O contato imediato de OJ com alguns aliens não é nada aquilo que se espera, mas Peele trata aquilo com segurança, tensão e seriedade. Um momento realmente assustador e que coloca o espectador na ponta da poltrona, mas nada é o que parece, como absolutamente tudo em Não, Não Olhe. Quando você menos espera, está dentro do OVNI, na verdade, do extraterrestre, e mais uma vez o filme te joga para um outro lugar, ainda mais esquisito. São nesses momentos, diante do improvável, que seus personagens batizam o filme com o “nope” do título original. É difícil acreditar que Peele está levando as pessoas dentro do cinema para esse lugar. E isso é uma experiência imperdível para os fãs do gênero.
Tudo isso à luz do dia (na maioria do tempo), já que os espetáculos precisam ser vistos. Peele, com a ajuda do diretor de fotografia Hoyte Van Hoytema (parceiro de Christopher Nolan em vários filmes), cria um filme com um visual limpo, claro e, justamente por ir quase contra o gênero, desesperador. A clareza de Não, Não Olhe coloca o espectador em um lugar onde ele não está acostumado a estar, o de enxergar seu inimigo claramente, e quanto mais Peele expõe esse vilão, mais ele se torna algo ainda mais complexo e surpreendente.
Entretanto, quando a noite chega, Peele transfere essa clareza para um lugar que faz o espectador lidar com um lugar ainda mais perturbador, tenso e que aceita o gore (os gritos de dentro do “OVNI” são aterrorizantes!). Em ambos os lugares, Não, Não Olhe deixa seu visual claro lutar contra todos mistérios. O que está na tela é aquilo que está sendo visto, incluindo as dúvidas, referências e mistérios.
“Mistérios” ou como OJ aponta, “maus milagres”, algo que acontece, mas não é necessariamente bom.
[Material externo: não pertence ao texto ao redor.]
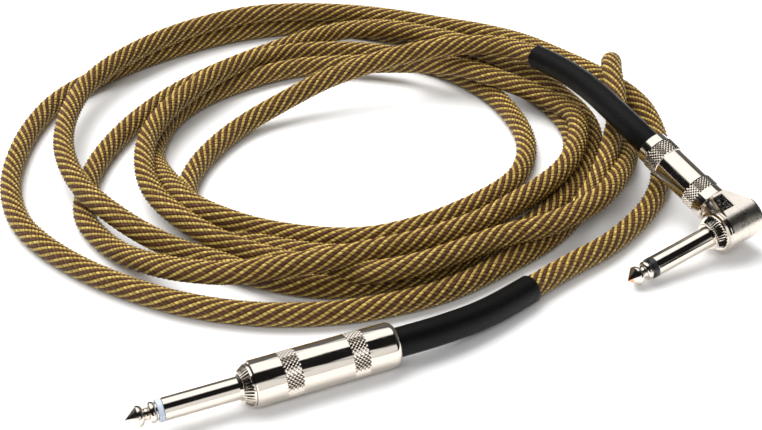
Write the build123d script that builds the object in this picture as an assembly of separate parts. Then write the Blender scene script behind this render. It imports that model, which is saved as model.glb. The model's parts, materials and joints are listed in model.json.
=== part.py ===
from build123d import *
import math
import os

# Braided quarter-inch instrument cable with one straight and one right-angle plug.
# It lies on a flat surface at z = 0 with its slack thrown in a loose coil.
# The origin is on that surface, under the middle of the box around the two plugs.

# ---- driving dimensions, mm ---------------------------------------------------------
CABLE_R = 3.5            # braided cover over the jacket
SHRINK_R = 4.2           # outside of the heat-shrink sleeving
SHRINK_GAP = 0.05        # between the sleeving and the cable
CORE_R = 1.5             # insulated centre conductor
CONDUCTOR_R = 0.5        # bare stranded end of the centre conductor
SHIELD_R = 0.7           # twisted end of the braided shield

FINGER_R = 3.175         # quarter-inch plug
FINGER_WALL_END = 30.2   # end of the finger's cylindrical wall
SHOULDER = 31.0          # tip to shoulder
TIP_END = 8.4            # tip contact to insulating ring
RING_END = 9.8           # insulating ring to sleeve contact
ROD_R = 1.1              # tip contact's rod through the plug
TUBE_R = 1.9             # insulating tube round that rod
FIT = 0.05               # clearance between pieces that are pressed or riveted together
THREAD_CLEARANCE = 0.08  # radial, between a handle's thread and its plug

# Straight plug, measured from the tip along its axis
HANDLE_R = 6.35
COLLAR_START_R = 4.3     # fluted collar between the shoulder and the handle
COLLAR_END_R = 5.8
COLLAR_END = 33.8
HANDLE_START = 33.9
HANDLE_END = 76.0
THREAD_R = 4.9
THREAD_END = 38.5
STRAIGHT_JACKET = 56.0   # where the cable's jacket ends inside the handle
STRAIGHT_SHRINK = 64.5   # where the sleeving starts
STRAIGHT_BEND = 89.3     # first bend of the cable
STRAIGHT_SHRINK_REACH = 36.0  # how far the sleeving goes past the first bend of the route

# Right-angle plug: the finger is measured from its tip, the handle from the head's centre
HEAD_AT = 41.0           # tip to the handle's axis
COLLAR_R = 6.6
BODY_START = 36.3
SEAM_AT = 42.0           # between the head's body and its cover
HEAD_END = 48.8
HEAD_R = 6.5
NECK_R = 4.6
NECK_TOP = 8.2
ANGLE_HANDLE_R = 5.75
ANGLE_HANDLE_END = 37.9
ANGLE_THREAD_R = 4.4
ANGLE_THREAD_END = 14.0
ANGLE_JACKET = 22.0
ANGLE_SHRINK = 29.0
ANGLE_BEND = 50.0
ANGLE_SHRINK_REACH = 24.6  # how far the sleeving goes past the second bend of the route

COIL_HEIGHT = 12.0

# ---- where the two plugs lie --------------------------------------------------------
STRAIGHT_TIP = Vector(-91.2, -88.6, HANDLE_R)
STRAIGHT_HEADING = math.radians(24.5)
STRAIGHT_AXIS = Vector(math.cos(STRAIGHT_HEADING), math.sin(STRAIGHT_HEADING), 0)

HEAD_CENTRE = Vector(81, -2, 9.2)
FINGER_BACK = Vector(0.838, 0.525, 0.146).normalized()     # from the tip to the head
HANDLE_UP = Vector(-0.544, 0.799, 0.2555)                  # from the head to the cable
HANDLE_UP = (HANDLE_UP - FINGER_BACK * HANDLE_UP.dot(FINGER_BACK)).normalized()

STRAIGHT_FRAME = Plane(origin=STRAIGHT_TIP, x_dir=(0, 0, 1), z_dir=STRAIGHT_AXIS)
FINGER_FRAME = Plane(origin=HEAD_CENTRE - FINGER_BACK * HEAD_AT, x_dir=HANDLE_UP, z_dir=FINGER_BACK)
ANGLE_FRAME = Plane(origin=HEAD_CENTRE, x_dir=FINGER_BACK, z_dir=HANDLE_UP)

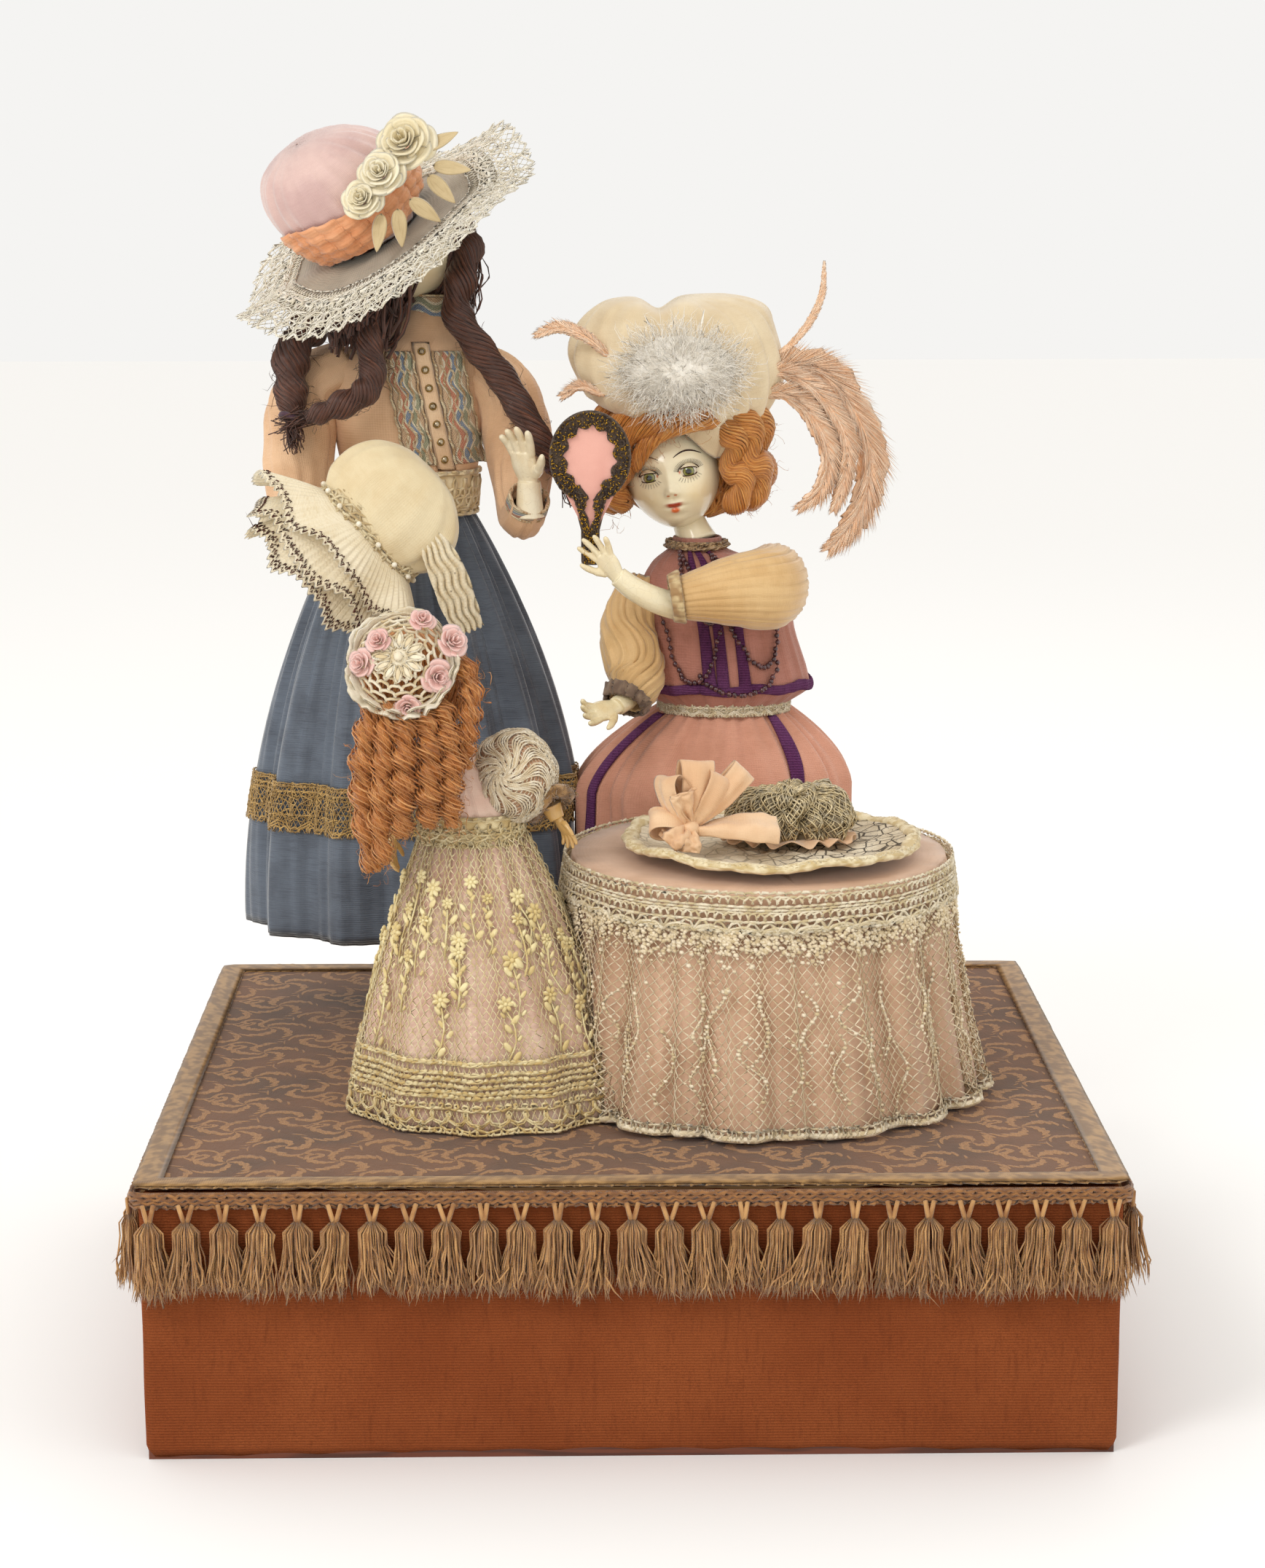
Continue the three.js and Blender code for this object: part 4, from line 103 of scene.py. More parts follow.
def grids(points: Array, ring: bool = False, loop: bool = False, size: tuple[float, float] = (1, 1)) -> Form:
    """Faces between neighbouring points of one or many grids: (u, v), (u+1, v), (u+1, v+1), (u, v+1).

    Args:
        points: Shape (u, v, 3) or (grid, u, v, 3).
        ring: Whether the last u row meets the first.
        loop: Whether the last v column meets the first.
        size: Cloth length along u and v, for the pattern.
    Returns:
        The form of all grids.
    """
    many = points if points.ndim == 4 else points[None]
    count, rows, cols = many.shape[:3]
    i, j = np.meshgrid(np.arange(rows - (not ring)), np.arange(cols - (not loop)), indexing="ij")
    steps = [(0, 0), (1, 0), (1, 1), (0, 1)]
    quad = np.stack([((i + a) % rows) * cols + (j + b) % cols for a, b in steps], -1).reshape(-1, 4)
    span = (rows - (not ring), cols - (not loop))
    uv = np.stack(
        [np.stack([(i + a) / span[0] * size[0], (j + b) / span[1] * size[1]], -1) for a, b in steps], -2
    ).reshape(-1, 4, 2)
    shift = np.arange(count)
    quads = (quad[None] + (shift * rows * cols)[:, None, None]).reshape(-1, 4)
    uvs = uv[None] + np.stack([shift * 3.7, shift * 7.3], -1)[:, None, None]
    return Form(many.reshape(-1, 3), quads, uvs.reshape(-1, 4, 2))


def unit(vectors: Array) -> Array:
    """Each vector divided by its own length."""
    return vectors / np.maximum(np.linalg.norm(vectors, axis=-1, keepdims=True), 1e-9)


def xyz(x: Array | float, y: Array | float, z: Array | float) -> Array:
    """Points from three coordinates, each spread to their common shape."""
    return np.stack(np.broadcast_arrays(x, y, z), -1).astype(float)


def slopes(lines: Array, closed: bool = False) -> Array:
    """Direction of a line at each point: the point after less the point before, at length one.

    Args:
        lines: Shape (line, point, 3).
        closed: Whether each line runs round to its start.
    Returns:
        Unit directions of the same shape.
    """
    if closed:
        return unit(np.roll(lines, -1, 1) - np.roll(lines, 1, 1))
    return unit(np.gradient(lines, axis=1))


def framed(lines: Array, closed: bool = False, lean: Array | None = None) -> tuple[Array, Array]:
    """Two directions across each line. The second one stays near the direction that the line keeps clear of.

    Args:
        lines: Shape (line, point, 3).
        closed: Whether each line runs round to its start.
        lean: A direction to stay near, or None for the least one of each line.
    Returns:
        The side and the up directions, each of the shape of lines.
    """
    ahead = slopes(lines, closed)
    if lean is None:
        lean = np.linalg.eigh(np.einsum("pni,pnj->pij", ahead, ahead))[1][:, None, :, 0]
    side = unit(np.cross(ahead, np.broadcast_to(lean, ahead.shape)))
    return side, np.cross(side, ahead)


def tubes(
    lines: Array,
    radius: float | Array,
    sides: int = 5,
    flat: float = 1.0,
    closed: bool = False,
    lean: Array | None = None,
) -> Form:
    """Round or flattened cords: about each point of a line, side * cos(a) + up * flat * sin(a), times the
    radius.

    Args:
        lines: Shape (line, point, 3) or (point, 3).
        radius: One radius, or one for each point.
        sides: Corners of the section.
        flat: Thickness along the up direction, as a share of the width.
        closed: Whether each line runs round to its start.
        lean: Up direction, or None.
    Returns:
        The cords as closed surfaces.
    """
    lines = lines if lines.ndim == 3 else lines[None]
    if float(np.max(radius)) < 0.62:
        sides = 3
    side, up = framed(lines, closed, lean)
    reach = np.broadcast_to(np.asarray(radius, float), lines.shape[:2]).copy()
    if not closed:
        lines, side, up = (np.concatenate([a[:, :1], a, a[:, -1:]], 1) for a in (lines, side, up))
        none = np.zeros((len(reach), 1))
        reach = np.concatenate([none, reach, none], 1)
    turn = np.arange(sides) * TAU / sides
    across = side[:, :, None] * np.cos(turn)[:, None] + up[:, :, None] * (flat * np.sin(turn))[:, None]
    points = lines[:, :, None] + across * reach[..., None, None]
    length = np.linalg.norm(np.diff(lines, axis=1), axis=-1).sum(-1).mean()
    return grids(points, ring=closed, loop=True, size=(length, TAU * float(reach.max())))


def normals(points: Array, ring: bool = False) -> Array:
    """Direction straight out of a grid: the step along u crossed with the step along v.

    Args:
        points: Shape (u, v, 3).
        ring: Whether the last u row meets the first.
    Returns:
        Unit directions of the same shape.
    """
    along = np.roll(points, -1, 0) - np.roll(points, 1, 0) if ring else np.gradient(points, axis=0)
    return unit(np.cross(along, np.gradient(points, axis=1)))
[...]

Ou talvez seja, é difícil apontar esse tipo de coisa. Na verdade, é difícil apontar qualquer coisa em Não, Não Olhe. Tudo está lá, não deixe de olhar, até porque, alguns detalhes do filme de Jordan Peele não te deixam tirar os olhos dele, como aquele maldito sapato, em pé, lá no fundo da cena, te chamando para ser desvendado. Como Não, Não Olhe.
“Nope” (EUA, 2022); escrito e dirigido por Jordan Peele; com Daniel Kaluuya, Keke Palmer, Brando Perea, Micahl Wincott, Steven Yeun, Wren Schmidt e Keith David.